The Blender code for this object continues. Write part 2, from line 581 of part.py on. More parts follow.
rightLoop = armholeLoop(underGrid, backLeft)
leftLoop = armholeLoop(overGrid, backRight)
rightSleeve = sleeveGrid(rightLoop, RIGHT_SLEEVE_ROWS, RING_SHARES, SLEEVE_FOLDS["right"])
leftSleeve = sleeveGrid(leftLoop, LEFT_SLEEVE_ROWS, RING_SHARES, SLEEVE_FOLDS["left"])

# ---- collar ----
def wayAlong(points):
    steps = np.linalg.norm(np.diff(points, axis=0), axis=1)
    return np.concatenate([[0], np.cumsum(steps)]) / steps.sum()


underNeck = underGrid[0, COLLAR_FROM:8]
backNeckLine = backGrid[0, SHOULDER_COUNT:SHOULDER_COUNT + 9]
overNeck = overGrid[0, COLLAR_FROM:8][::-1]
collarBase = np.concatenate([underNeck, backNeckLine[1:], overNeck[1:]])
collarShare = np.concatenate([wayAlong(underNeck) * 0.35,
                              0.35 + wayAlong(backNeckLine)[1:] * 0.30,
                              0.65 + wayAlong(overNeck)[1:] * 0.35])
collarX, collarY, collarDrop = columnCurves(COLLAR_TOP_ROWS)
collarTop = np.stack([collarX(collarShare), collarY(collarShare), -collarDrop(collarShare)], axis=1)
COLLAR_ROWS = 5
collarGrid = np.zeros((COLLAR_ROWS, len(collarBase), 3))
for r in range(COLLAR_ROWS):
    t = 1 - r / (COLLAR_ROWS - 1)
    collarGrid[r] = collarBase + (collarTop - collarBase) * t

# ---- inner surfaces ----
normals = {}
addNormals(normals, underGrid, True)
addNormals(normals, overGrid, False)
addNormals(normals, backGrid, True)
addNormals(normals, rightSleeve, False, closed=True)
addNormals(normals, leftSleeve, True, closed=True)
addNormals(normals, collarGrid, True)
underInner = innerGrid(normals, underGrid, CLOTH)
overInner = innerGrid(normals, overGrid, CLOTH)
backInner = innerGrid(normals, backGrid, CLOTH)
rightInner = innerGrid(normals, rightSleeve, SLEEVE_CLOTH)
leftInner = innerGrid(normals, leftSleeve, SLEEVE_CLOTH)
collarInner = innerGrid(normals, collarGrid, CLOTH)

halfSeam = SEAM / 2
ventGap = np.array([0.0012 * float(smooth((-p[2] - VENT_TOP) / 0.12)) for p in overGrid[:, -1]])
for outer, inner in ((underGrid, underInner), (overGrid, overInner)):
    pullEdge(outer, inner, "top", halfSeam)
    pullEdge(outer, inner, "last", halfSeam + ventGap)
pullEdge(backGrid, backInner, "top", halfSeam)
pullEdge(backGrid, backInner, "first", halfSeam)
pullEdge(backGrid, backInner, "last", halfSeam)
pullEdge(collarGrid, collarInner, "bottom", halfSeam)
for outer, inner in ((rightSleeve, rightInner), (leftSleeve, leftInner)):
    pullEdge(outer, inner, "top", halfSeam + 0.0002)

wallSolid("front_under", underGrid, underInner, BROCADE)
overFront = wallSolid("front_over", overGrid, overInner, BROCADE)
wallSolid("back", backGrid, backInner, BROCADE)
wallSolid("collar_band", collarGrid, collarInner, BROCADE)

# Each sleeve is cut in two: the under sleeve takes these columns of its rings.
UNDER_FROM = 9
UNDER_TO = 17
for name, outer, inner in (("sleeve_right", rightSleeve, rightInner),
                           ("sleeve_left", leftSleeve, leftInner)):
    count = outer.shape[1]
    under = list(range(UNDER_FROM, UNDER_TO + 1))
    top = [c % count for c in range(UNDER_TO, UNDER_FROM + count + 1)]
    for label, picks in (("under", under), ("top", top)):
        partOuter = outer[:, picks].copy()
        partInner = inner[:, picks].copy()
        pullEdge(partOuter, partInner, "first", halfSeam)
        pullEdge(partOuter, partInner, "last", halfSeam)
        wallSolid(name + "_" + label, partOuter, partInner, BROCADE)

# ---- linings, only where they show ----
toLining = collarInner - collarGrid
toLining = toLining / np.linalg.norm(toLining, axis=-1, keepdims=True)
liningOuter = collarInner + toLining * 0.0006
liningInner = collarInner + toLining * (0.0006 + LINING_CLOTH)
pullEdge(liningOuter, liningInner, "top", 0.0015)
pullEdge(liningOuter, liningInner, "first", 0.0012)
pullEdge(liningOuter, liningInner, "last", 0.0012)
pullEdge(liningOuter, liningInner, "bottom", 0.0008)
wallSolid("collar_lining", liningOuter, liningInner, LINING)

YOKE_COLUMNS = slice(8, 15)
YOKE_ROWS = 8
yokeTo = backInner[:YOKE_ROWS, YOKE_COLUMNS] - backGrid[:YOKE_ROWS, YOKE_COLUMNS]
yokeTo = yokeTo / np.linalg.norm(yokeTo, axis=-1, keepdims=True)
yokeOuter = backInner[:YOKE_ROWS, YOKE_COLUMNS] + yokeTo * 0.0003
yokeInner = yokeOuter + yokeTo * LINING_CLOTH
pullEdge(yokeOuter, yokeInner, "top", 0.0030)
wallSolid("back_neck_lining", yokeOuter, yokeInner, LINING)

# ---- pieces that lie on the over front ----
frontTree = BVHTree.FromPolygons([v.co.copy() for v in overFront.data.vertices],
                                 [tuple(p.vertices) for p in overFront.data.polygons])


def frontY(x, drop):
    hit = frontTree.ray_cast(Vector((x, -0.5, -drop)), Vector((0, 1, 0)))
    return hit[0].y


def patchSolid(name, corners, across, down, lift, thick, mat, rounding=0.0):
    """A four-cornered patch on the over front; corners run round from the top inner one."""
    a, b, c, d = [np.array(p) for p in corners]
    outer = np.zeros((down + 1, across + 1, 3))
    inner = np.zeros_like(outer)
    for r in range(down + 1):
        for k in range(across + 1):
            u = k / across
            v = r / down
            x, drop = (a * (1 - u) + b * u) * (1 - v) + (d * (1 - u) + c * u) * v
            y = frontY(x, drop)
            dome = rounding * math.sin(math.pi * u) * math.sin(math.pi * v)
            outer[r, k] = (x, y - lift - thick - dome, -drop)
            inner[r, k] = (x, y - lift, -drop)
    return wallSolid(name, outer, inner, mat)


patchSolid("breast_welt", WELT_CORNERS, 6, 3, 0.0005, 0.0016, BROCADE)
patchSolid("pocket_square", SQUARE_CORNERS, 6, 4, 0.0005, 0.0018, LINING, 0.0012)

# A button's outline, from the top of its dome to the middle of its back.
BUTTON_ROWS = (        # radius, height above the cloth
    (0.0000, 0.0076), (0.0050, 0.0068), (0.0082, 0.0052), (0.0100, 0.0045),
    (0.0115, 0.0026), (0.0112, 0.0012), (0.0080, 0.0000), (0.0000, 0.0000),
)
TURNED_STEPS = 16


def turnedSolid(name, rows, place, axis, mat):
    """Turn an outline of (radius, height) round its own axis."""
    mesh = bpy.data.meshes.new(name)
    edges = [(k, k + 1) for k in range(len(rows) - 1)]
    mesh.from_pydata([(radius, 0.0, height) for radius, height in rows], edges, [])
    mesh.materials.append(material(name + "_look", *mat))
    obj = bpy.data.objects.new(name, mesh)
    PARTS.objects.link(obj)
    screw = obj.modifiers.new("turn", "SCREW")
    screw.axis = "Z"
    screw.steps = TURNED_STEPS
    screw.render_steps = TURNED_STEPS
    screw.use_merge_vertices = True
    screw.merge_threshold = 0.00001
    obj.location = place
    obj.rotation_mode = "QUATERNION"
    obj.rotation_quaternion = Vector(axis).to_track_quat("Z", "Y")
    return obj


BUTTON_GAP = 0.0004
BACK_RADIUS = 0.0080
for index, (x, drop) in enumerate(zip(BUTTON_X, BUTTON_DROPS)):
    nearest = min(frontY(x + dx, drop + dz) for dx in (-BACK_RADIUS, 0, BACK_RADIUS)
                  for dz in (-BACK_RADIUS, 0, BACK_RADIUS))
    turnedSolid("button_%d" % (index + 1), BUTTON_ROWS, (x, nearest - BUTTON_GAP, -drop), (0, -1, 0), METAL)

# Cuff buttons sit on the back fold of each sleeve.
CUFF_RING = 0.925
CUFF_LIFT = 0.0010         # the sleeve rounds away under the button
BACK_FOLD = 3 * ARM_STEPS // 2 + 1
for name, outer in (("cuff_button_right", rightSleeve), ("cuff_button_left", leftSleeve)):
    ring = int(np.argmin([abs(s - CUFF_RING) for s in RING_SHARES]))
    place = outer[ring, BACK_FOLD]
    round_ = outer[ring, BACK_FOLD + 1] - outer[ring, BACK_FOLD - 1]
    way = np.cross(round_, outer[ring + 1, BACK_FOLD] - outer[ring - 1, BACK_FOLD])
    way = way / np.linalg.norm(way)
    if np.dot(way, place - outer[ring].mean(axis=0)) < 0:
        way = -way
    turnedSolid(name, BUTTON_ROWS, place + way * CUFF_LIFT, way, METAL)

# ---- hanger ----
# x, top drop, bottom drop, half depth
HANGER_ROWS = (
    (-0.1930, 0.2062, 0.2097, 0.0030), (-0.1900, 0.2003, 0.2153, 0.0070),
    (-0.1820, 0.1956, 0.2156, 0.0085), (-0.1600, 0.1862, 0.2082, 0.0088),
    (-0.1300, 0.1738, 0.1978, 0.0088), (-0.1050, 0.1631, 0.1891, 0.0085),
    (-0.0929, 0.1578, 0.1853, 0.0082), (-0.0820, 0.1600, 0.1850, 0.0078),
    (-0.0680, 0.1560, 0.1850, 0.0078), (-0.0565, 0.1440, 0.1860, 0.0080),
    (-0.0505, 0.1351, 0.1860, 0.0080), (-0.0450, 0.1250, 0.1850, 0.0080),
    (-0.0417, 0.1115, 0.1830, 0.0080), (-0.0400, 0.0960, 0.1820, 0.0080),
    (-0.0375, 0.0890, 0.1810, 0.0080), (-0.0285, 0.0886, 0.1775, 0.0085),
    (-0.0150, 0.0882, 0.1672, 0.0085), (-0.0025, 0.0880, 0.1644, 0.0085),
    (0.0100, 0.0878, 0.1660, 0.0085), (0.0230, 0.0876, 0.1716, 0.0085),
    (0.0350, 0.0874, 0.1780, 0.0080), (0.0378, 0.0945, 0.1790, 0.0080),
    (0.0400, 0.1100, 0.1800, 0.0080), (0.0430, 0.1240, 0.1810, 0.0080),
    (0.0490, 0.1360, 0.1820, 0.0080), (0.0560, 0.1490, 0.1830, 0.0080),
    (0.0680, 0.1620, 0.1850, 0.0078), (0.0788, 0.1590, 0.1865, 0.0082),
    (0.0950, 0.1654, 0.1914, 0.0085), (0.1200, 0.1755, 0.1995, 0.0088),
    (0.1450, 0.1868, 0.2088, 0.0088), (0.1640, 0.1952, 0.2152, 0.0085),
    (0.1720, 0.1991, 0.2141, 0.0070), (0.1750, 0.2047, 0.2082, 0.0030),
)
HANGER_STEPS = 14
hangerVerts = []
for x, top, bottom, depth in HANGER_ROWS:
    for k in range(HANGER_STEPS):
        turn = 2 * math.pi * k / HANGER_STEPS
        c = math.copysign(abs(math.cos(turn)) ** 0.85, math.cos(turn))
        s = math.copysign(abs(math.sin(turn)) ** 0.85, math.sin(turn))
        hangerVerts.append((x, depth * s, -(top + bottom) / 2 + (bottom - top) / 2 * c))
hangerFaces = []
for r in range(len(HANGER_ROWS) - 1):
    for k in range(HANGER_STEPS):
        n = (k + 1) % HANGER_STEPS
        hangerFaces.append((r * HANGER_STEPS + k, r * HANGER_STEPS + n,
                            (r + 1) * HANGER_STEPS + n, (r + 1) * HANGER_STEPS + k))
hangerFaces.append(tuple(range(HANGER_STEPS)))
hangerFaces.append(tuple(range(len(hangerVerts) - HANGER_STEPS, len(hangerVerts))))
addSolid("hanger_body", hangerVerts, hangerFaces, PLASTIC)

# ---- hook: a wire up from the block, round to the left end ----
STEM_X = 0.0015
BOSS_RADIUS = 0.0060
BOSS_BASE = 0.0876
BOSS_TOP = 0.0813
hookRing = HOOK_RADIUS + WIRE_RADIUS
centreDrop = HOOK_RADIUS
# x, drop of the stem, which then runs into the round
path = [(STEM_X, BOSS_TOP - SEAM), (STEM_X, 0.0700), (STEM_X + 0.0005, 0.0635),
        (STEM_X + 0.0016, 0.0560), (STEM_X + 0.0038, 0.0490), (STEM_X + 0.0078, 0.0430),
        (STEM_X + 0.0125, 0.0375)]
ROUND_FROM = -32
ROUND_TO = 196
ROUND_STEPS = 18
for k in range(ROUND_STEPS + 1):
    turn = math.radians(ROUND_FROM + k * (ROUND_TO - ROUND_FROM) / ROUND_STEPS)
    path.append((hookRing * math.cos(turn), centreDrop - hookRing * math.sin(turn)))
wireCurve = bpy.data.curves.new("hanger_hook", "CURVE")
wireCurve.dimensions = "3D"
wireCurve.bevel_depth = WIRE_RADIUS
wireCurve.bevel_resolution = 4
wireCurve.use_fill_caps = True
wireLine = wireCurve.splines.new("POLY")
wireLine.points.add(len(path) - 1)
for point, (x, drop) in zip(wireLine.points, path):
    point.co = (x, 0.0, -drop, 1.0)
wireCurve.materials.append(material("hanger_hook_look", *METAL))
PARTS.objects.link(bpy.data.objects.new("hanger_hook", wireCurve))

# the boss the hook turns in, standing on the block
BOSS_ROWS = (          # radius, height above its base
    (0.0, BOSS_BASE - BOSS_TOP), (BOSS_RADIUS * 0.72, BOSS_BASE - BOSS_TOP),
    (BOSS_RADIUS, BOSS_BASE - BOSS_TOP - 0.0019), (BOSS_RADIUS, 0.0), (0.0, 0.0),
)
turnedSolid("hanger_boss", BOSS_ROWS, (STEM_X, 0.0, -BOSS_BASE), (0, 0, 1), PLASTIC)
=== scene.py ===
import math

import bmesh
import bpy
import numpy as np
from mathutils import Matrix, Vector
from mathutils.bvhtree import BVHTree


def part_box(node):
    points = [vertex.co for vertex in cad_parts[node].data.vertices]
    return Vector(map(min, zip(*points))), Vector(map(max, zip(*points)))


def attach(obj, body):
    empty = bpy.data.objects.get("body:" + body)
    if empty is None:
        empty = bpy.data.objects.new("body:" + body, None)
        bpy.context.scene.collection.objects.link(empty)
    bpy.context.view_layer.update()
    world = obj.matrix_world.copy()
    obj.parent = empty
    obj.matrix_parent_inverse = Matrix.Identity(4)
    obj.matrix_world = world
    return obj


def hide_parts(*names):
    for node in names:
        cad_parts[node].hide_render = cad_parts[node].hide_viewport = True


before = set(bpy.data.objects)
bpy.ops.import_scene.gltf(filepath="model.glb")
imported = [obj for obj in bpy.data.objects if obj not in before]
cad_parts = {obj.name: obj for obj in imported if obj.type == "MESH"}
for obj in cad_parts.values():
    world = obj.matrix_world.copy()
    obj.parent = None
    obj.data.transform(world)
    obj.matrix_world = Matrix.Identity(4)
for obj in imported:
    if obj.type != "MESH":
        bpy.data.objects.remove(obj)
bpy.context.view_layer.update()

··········

Repeat, character for character, the lines from the one that holds "in imported if" to the final line of the material, inclusive, and no other lines.

Exercise answer ::
cad_parts = {obj.name: obj for obj in imported if obj.type == "MESH"}
for obj in cad_parts.values():
    world = obj.matrix_world.copy()
    obj.parent = None
    obj.data.transform(world)
    obj.matrix_world = Matrix.Identity(4)
for obj in imported:
    if obj.type != "MESH":
        bpy.data.objects.remove(obj)
bpy.context.view_layer.update()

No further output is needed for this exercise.